* **WRITTEN PROBLEM**:
Copy all lines in which the word "that" can be found.

* **INFORMATION SHOWN**:
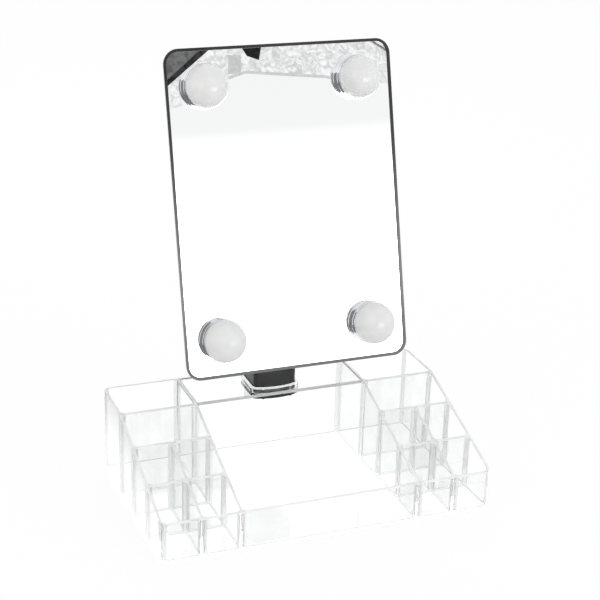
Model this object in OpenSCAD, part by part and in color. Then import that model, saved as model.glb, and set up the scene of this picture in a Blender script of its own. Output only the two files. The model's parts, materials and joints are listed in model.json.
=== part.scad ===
// Table-top make-up organizer: a clear compartment tray that carries a bulb-lit mirror on a black post.
// All sizes are in millimetres. The origin is the middle of the tray's footprint on the table top,
// +X points to the user's right, +Y to the back and +Z up.

/* [Tray] */
// Width of the tray
tray_w = 300; // [270:1:340]
// Depth of the tray from front to back
tray_d = 181; // [170:1:205]
// Height of the back wall and of the tall back compartments
back_wall_h = 80; // [74:1:88]
// Height of the front wall
front_wall_h = 37; // [28:1:45]
// Thickness of the tray's walls and dividers
wall_t = 2.5; // [2:0.1:3]
// Thickness of the tray's floor
floor_t = 3; // [2:0.5:4]
// Radius of the tray's four outer corners
tray_corner_r = 8; // [5:0.5:10]
// Radius of the corners inside each compartment
cell_corner_r = 3; // [2:0.5:4]
// Clear width of the open bay in the middle
bay_w = 158; // [140:1:170]
// Clear depth of the back compartments
back_cell_d = 53; // [50:1:58]
// Clear depth of the second row of compartments
second_cell_d = 36.5; // [30:0.5:42]

/* [Mirror shelf] */
// Thickness of the shelf that bridges the bay
shelf_t = 3; // [2.5:0.5:4]
// Depth of the pocket below the top of the shelf
pocket_h = 8; // [6:0.5:12]
// Thickness of the pocket's walls and floor
pocket_wall = 2.5; // [2:0.5:3]
// Radius of the two round ribs down the front of the pocket, under the shelf
rib_r = 1.2; // [0.8:0.1:1.6]
// Distance between the centres of the two ribs
rib_spacing = 26; // [20:1:30]

/* [Post] */
// Width of the post
post_w = 40; // [39:1:46]
// Depth of the post without the bulge of its front
post_d = 30; // [30:0.5:32]
// How far the post's front face bulges in its middle
post_bulge = 4; // [2:0.5:5]
// Radius of the post's upright corners
post_corner_r = 4; // [3:0.5:5]
// Thickness of the post's front and side walls
post_wall = 2; // [1.6:0.1:2.2]
// Thickness of the post's rear wall, which the battery door is let into
rear_wall = 3.2; // [3:0.1:3.6]
// Gap between the post and the tray's back wall
post_gap = 7; // [5:0.5:9]
// Thickness of the soft pad under the post
pad_t = 1; // [0.8:0.1:1.5]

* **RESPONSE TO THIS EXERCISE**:
Model this object in OpenSCAD, part by part and in color. Then import that model, saved as model.glb, and set up the scene of this picture in a Blender script of its own. Output only the two files. The model's parts, materials and joints are listed in model.json.
// Table-top make-up organizer: a clear compartment tray that carries a bulb-lit mirror on a black post.
// Thickness of the shelf that bridges the bay